▶ AIM: Give the data a second time, exactly and in full.

▶ RAW DATA:
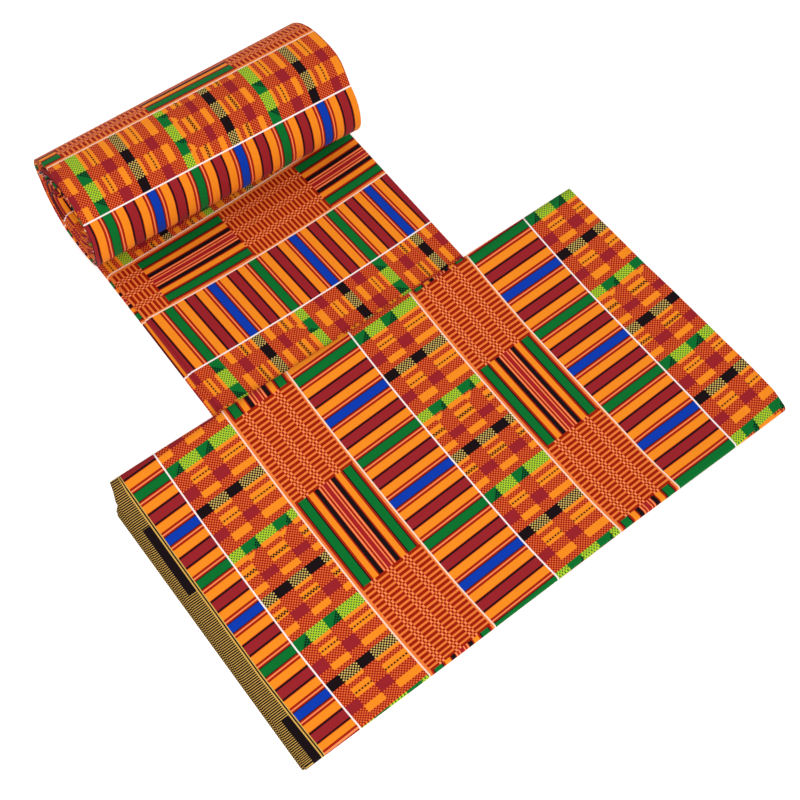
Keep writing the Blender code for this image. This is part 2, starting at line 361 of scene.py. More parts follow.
def panel_print_row(x, y):
    """Place along the print of a point on the panel's top layer, in metres."""
    rows = []
    for index in range(len(GREEN_ROWS)):
        crossing = through([(place, ys[index]) for place, ys in GREEN_ROWS], x)
        rows.append((crossing, index * ROW_PERIOD * MILLIMETRE))
    return through(rows, y) + pull(ALONG_PULLS, x, y)


def panel_columns(panel):
    """Places across the panel: (share of the selvage or None, x)."""
    columns = [(share, 0.0) for share in (1.0, 0.75, 0.5, 0.25)]
    return columns + [(None, x) for x in spaced(0.0, panel.width, panel.columns)]


def panel_grid(panel, strip):
    """Points and print places of the doubled cloth, from one selvage round the centre fold to the other."""
    columns = panel_columns(panel)
    middles = {x: with_normals(panel_line(x, panel, strip)) for _, x in columns}
    turn = [math.pi * step / panel.fold_steps for step in range(1, panel.fold_steps)]
    sides = [(selvage, x, 0.0) for selvage, x in columns]
    sides += [(None, panel.width, angle) for angle in turn]
    sides += [(selvage, x, math.pi) for selvage, x in columns[::-1]]
    points, places = [], []
    for selvage, x, angle in sides:
        line = middles[x]
        fold = next(row["run"] for row in line if row["layer"] >= TOP_FOLD)
        row_points, row_places = [], []
        for row in line:
            offset = PLY_OFFSET + PLY_OFFSET_PUFF * puff(x, row["y"], panel)
            short = layer_value("short", row["layer"]) * smooth(panel.width - SHORT_REACH, panel.width, x)
            bow = table_value(RIGHT_BOWS, 1, row["y"]) * MILLIMETRE
            short -= bow * smooth(panel.width - BOW_REACH, panel.width, x)
            across = x - short + offset * math.sin(angle)
            if selvage:
                across = -selvage * selvage_reach(row["layer"], row["y"], panel)
            lift = offset * math.cos(angle)
            row_points.append((
                across,
                row["y"] + lift * row["normal"][0],
                row["z"] + lift * row["normal"][1],
            ))
            weft = panel_weft(x, row["y"]) - (selvage * SELVAGE if selvage else 0.0)
            if angle > math.pi / 2:
                weft = PRINT_WIDTH * MILLIMETRE - weft
            if row["layer"] > TOP_FOLD:
                warp = panel_print_row(x, row["y"])
            else:
                warp = panel_print_row(x, 0.0) + row["run"] - fold
            row_places.append((weft, warp))
        points.append(row_points)
        places.append(row_places)
    return points, places


# The outer turn bulges forward above its foot, near its right end: metres, how fast that fades to the
# left, and the turns where the bulge starts, is full, starts to end and ends
ROLL_BULGE = 0.0048
BULGE_POWER = 3.0
BULGE_TURNS = (0.58, 0.78, 0.90, 1.04)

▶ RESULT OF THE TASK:
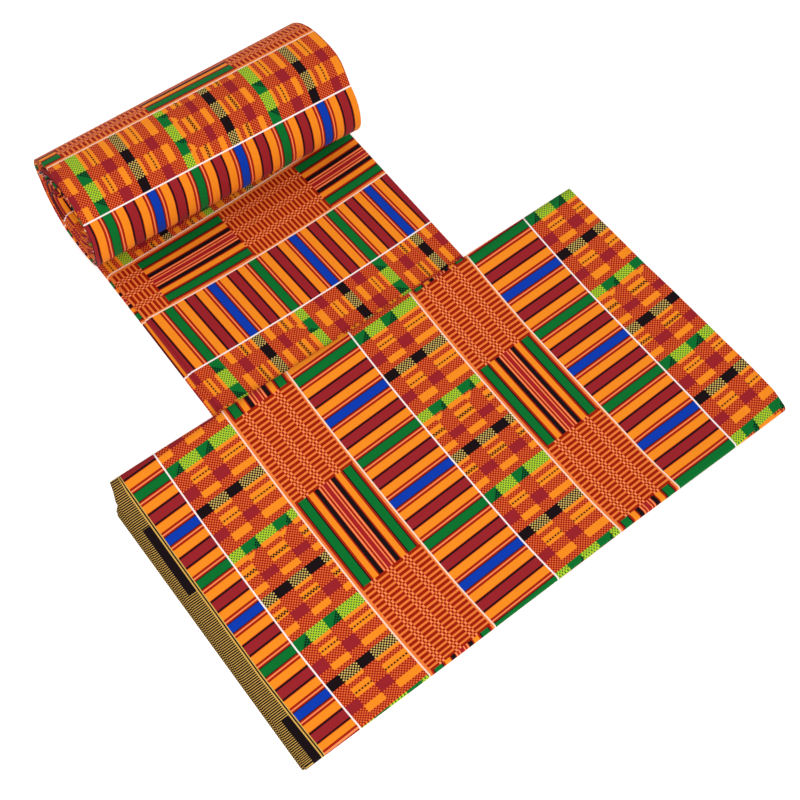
Keep writing the Blender code for this image. This is part 2, starting at line 361 of scene.py. More parts follow.
def panel_print_row(x, y):
    """Place along the print of a point on the panel's top layer, in metres."""
    rows = []
    for index in range(len(GREEN_ROWS)):
        crossing = through([(place, ys[index]) for place, ys in GREEN_ROWS], x)
        rows.append((crossing, index * ROW_PERIOD * MILLIMETRE))
    return through(rows, y) + pull(ALONG_PULLS, x, y)


def panel_columns(panel):
    """Places across the panel: (share of the selvage or None, x)."""
    columns = [(share, 0.0) for share in (1.0, 0.75, 0.5, 0.25)]
    return columns + [(None, x) for x in spaced(0.0, panel.width, panel.columns)]


def panel_grid(panel, strip):
    """Points and print places of the doubled cloth, from one selvage round the centre fold to the other."""
    columns = panel_columns(panel)
    middles = {x: with_normals(panel_line(x, panel, strip)) for _, x in columns}
    turn = [math.pi * step / panel.fold_steps for step in range(1, panel.fold_steps)]
    sides = [(selvage, x, 0.0) for selvage, x in columns]
    sides += [(None, panel.width, angle) for angle in turn]
    sides += [(selvage, x, math.pi) for selvage, x in columns[::-1]]
    points, places = [], []
    for selvage, x, angle in sides:
        line = middles[x]
        fold = next(row["run"] for row in line if row["layer"] >= TOP_FOLD)
        row_points, row_places = [], []
        for row in line:
            offset = PLY_OFFSET + PLY_OFFSET_PUFF * puff(x, row["y"], panel)
            short = layer_value("short", row["layer"]) * smooth(panel.width - SHORT_REACH, panel.width, x)
            bow = table_value(RIGHT_BOWS, 1, row["y"]) * MILLIMETRE
            short -= bow * smooth(panel.width - BOW_REACH, panel.width, x)
            across = x - short + offset * math.sin(angle)
            if selvage:
                across = -selvage * selvage_reach(row["layer"], row["y"], panel)
            lift = offset * math.cos(angle)
            row_points.append((
                across,
                row["y"] + lift * row["normal"][0],
                row["z"] + lift * row["normal"][1],
            ))
            weft = panel_weft(x, row["y"]) - (selvage * SELVAGE if selvage else 0.0)
            if angle > math.pi / 2:
                weft = PRINT_WIDTH * MILLIMETRE - weft
            if row["layer"] > TOP_FOLD:
                warp = panel_print_row(x, row["y"])
            else:
                warp = panel_print_row(x, 0.0) + row["run"] - fold
            row_places.append((weft, warp))
        points.append(row_points)
        places.append(row_places)
    return points, places


# The outer turn bulges forward above its foot, near its right end: metres, how fast that fades to the
# left, and the turns where the bulge starts, is full, starts to end and ends
ROLL_BULGE = 0.0048
BULGE_POWER = 3.0
BULGE_TURNS = (0.58, 0.78, 0.90, 1.04)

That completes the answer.